Many white people travel to Palestine to work with various organizations. Some are deeply involved in solidarity and resistance work on the ground, others work to subsidize Israeli repression of Palestinians through absorbing costs — such as health care — that Israel, as the occupying power, would otherwise have to bear. One of the latter is Chloé (Evelyne Brochu), the main character in Québécois writer/director Anaïs Barbeau-Lavalette’s second feature film, Inch’allah.
Titled with Arabic expression meaning “God willing,” Inch’allah opens with a young Jewish boy walking through a Jerusalem market. He stops to look at some birds for sale after which an explosion — implied as a bombing — is a heard but not seen. This narrative is dropped until the very end of the film and the story of Chloé begins.
Chloé is a young doctor from Quebec, working at a women’s health clinic run by a foreign organization in Palestine.
The story is reasonably straightforward. Chloé rents an apartment in Jerusalem and is close to her French-speaking Israeli neighbor, Ava (Sivan Levy). Ava is a soldier deployed daily at a checkpoint which is said to be Qalandiya, through which Chloé passes daily.

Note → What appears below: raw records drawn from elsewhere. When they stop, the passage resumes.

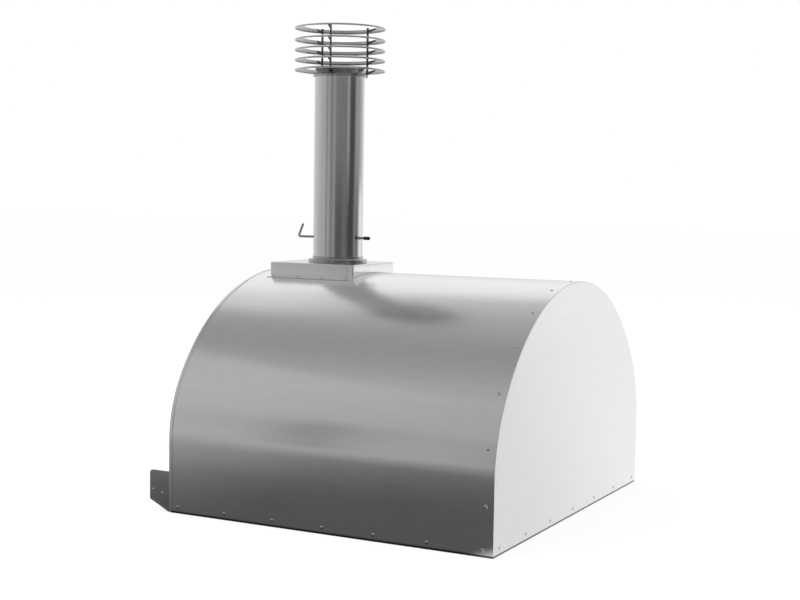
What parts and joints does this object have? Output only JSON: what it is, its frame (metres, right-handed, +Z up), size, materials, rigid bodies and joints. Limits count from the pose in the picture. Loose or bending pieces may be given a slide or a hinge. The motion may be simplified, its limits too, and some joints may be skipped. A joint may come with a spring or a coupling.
{
  "type": "wood-fired oven",
  "caption": "Insulated barrel-vault wood-fired oven with a lift-off door, a front shelf, a damped flue pipe and a ring cowl.",
  "frame": {"origin": "centre of the body's flat underside, which rests on a bench or a stand", "axes": "+Z up, the mouth, door and shelf face -Y, and +X is to the right of someone who stands in front and looks into the mouth"},
  "size_m": [1.1132, 1.0586, 1.3955],
  "materials": {
    "brushed_stainless": "satin",
    "polished_stainless": "polished",
    "heat_tinted_steel": "satin",
    "dark_steel": "satin",
    "fasteners": "satin",
    "firebrick": "matte",
    "insulating_board": "matte",
    "fibre_blanket": "matte",
    "black_cap": "matte",
    "dial_face": "matte",
    "needle_paint": "satin",
    "dial_glass": "gloss"
  },
  "bodies": {
    "oven": {"base_tray": "dark_steel", "hearth_board": "insulating_board", "hearth_tiles": "firebrick", "outer_skin": "brushed_stainless", "rear_panel": "brushed_stainless", "front_fascia": "brushed_stainless", "mouth_trim": "brushed_stainless", "mouth_throat": "heat_tinted_steel", "vault_liner": "heat_tinted_steel", "inner_front_wall": "heat_tinted_steel", "inner_rear_wall": "heat_tinted_steel", "vault_blanket": "fibre_blanket", "front_blanket": "fibre_blanket", "rear_blanket": "fibre_blanket", "shelf_plate": "brushed_stainless", "shelf_apron": "brushed_stainless", "shelf_cheek_left": "brushed_stainless", "shelf_cheek_right": "brushed_stainless", "flue_plinth": "brushed_stainless", "flue_spigot": "heat_tinted_steel", "flue_collar": "polished_stainless", "flue_pipe": "polished_stainless", "damper_bushes": "polished_stainless", "cowl_base": "polished_stainless", "cowl_ring_1": "polished_stainless", "cowl_ring_2": "polished_stainless", "cowl_ring_3": "polished_stainless", "cowl_ring_4": "polished_stainless", "cowl_ring_5": "polished_stainless", "cowl_stays": "dark_steel", "cowl_screws": "fasteners", "side_rivets": "fasteners", "rear_rivets": "fasteners", "arch_rivets": "fasteners", "shelf_rivets": "fasteners", "plinth_rivets": "fasteners", "collar_screws": "fasteners", "trim_screws": "fasteners"},
    "damper": {"damper_spindle": "polished_stainless", "damper_disc": "heat_tinted_steel", "damper_screws": "fasteners", "damper_end_cap": "black_cap"},
    "door": {"door_face": "brushed_stainless", "door_pan": "heat_tinted_steel", "door_insulation": "fibre_blanket", "door_handle": "polished_stainless", "handle_posts": "polished_stainless", "handle_screws": "fasteners", "thermometer_case": "polished_stainless", "thermometer_dial": "dial_face", "thermometer_glass": "dial_glass", "thermometer_stem": "polished_stainless"},
    "needle": {"thermometer_needle": "needle_paint"}
  },
  "joints": [
    {"name": "damper_turn", "type": "hinge", "parent": "oven", "child": "damper", "pos_m": [0, -0.28, 0.763], "axis": [0, 1, 0], "range_deg": [-54.5, 35.5]},
    {"name": "door_lift_off", "type": "slide", "parent": "oven", "child": "door", "axis": [0, -1, 0], "range_m": [0, 0.3]},
    {"name": "needle_turn", "type": "hinge", "parent": "door", "child": "needle", "pos_m": [0, -0.506, 0.286], "axis": [0, 1, 0], "range_deg": [0, 270]}
  ]
}
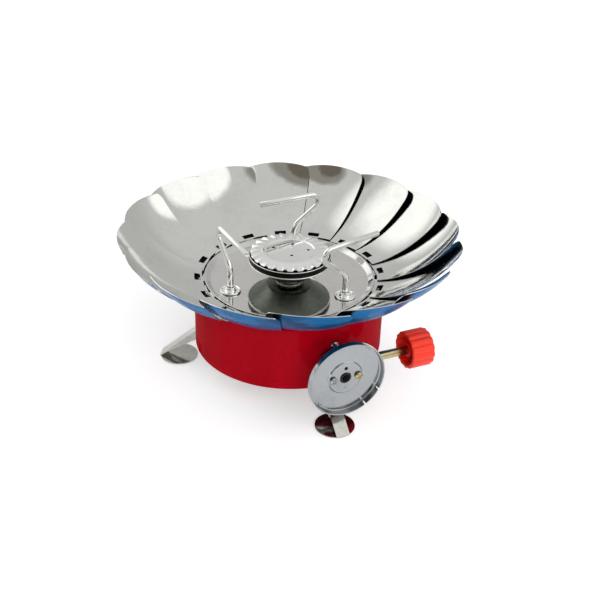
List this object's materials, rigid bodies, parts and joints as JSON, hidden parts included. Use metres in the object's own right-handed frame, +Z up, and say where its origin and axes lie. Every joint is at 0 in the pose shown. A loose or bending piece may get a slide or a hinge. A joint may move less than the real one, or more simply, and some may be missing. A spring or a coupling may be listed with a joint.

Chloé has also grown close to her pregnant client Rand (Sabrina Ouazani), a ragpicker who lives in the Qalandiya refugee camp with her brother Faysal (Yousef Sweid). Faysal runs a print shop and, the film hints quite heavily, may also be part of an armed resistance group. Rand’s husband is incarcerated in an Israeli prison awaiting sentencing.
Chloé finds that as she grows closer to Rand and Faysal, she becomes more outraged at Israeli actions (this despite the film refusing to articulate much in the way of specific political critique) and her relationship with Ava grows tense, though not damaged in any irreparable way. She uses her friendship with Ava to facilitate day permits for Rand, Faysal and their mom to visit the village from where their family originates.
That scene has one of the film’s finer comic moments when their mother, atop the remains of her childhood home, convincingly identifies where the bathroom was.
The tension in Chloé’s life between her friendships with “both sides” builds to the film’s improbable conclusion.
Barbeau-Lavalette has filmed Inch’allah with tremendous intimacy using a hand-held camera that closely orbits Chloé. It gives the film an organic, participatory feel for the audience.
Barbeau-Lavalette also has a gift for creating beautiful sequences, such as a memorial gathering with an oud player and vocalist. The scene is framed with candlelight and martyr posters while focusing on the music, musicians and those gathered in equal parts. This gives terrific context to the on-screen performance, and invokes a working class, refugee version of the Brazilian singer Caetano Veloso’s turn in Pedro Almodóvar’s haunting 2002 rape apologia Hable Con Ella (Talk to her).
Despite the slew of great performances, fine contrasts of comedy and drama and outstanding direction and photography, Inch’allah is ultimately flawed.
No “permission to narrate”
The drama and trauma build throughout the film, all of it inflicted upon Palestinians. Faysal and Rand both offer occasional sharp political comments, one of which moves toward a critique of film’s own voyeurism during the scene in the ancestral village.
But Palestinians, by and large, do not narrate the trauma or injustice. Instead, Chloé takes their place. Indeed, she is not a sympathetic Westerner with Palestinian friends, but instead their substitute for a Western audience. It is Chloé who narrates the violence of Zionist settler colonialism — however, unexamined entirely during Chloé’s frequent Skype conversations with her mother in Quebec, is the violence of Canadian settler colonialism. Her home is portrayed as perfectly tranquil.
Palestinians are still denied, as Edward Said noted back in 1984, “permission to narrate.” Chloé is the mourning mother, the outraged brother, the frustrated commuter. Ava too narrates the trauma of the checkpoint from the point of view of the “shooting and crying” Israeli.
It is ironic, if unsurprising, that Chloé’s frustration about French-language radio not reporting violence against Palestinians is reproduced by the film itself. In Inch’allah, Palestinian voices aren’t even deemed necessary to critique the absence of Palestinian voices. This is a prime example of the harm in “giving voice to the voiceless,” the sole enduring achievement of which is the perpetuation of voicelessness.
Finally, why is the film framed with a suicide bombing? Leaving aside how Inch’allah misconstrues the reasons why this tactic has been used, it offers nothing to the story.
It is especially curious when the film’s characters note there have not been such bombings for years. The humanistic portrayal of the attacker — who is given the same sympathy as every other character — is somewhat irrelevant when stories of Palestine are attached at the hip to suicide bombings (a phenomenon broken down insightfully in Evelyn Alsultany’s terrific 2012 book Arabs and Muslims in the Media).
As a film about a white Canadian doctor in Palestine struggling to choose a side, Inch’allah is a deeply problematic story, told beautifully.
Jimmy Johnson is an organizer in Detroit.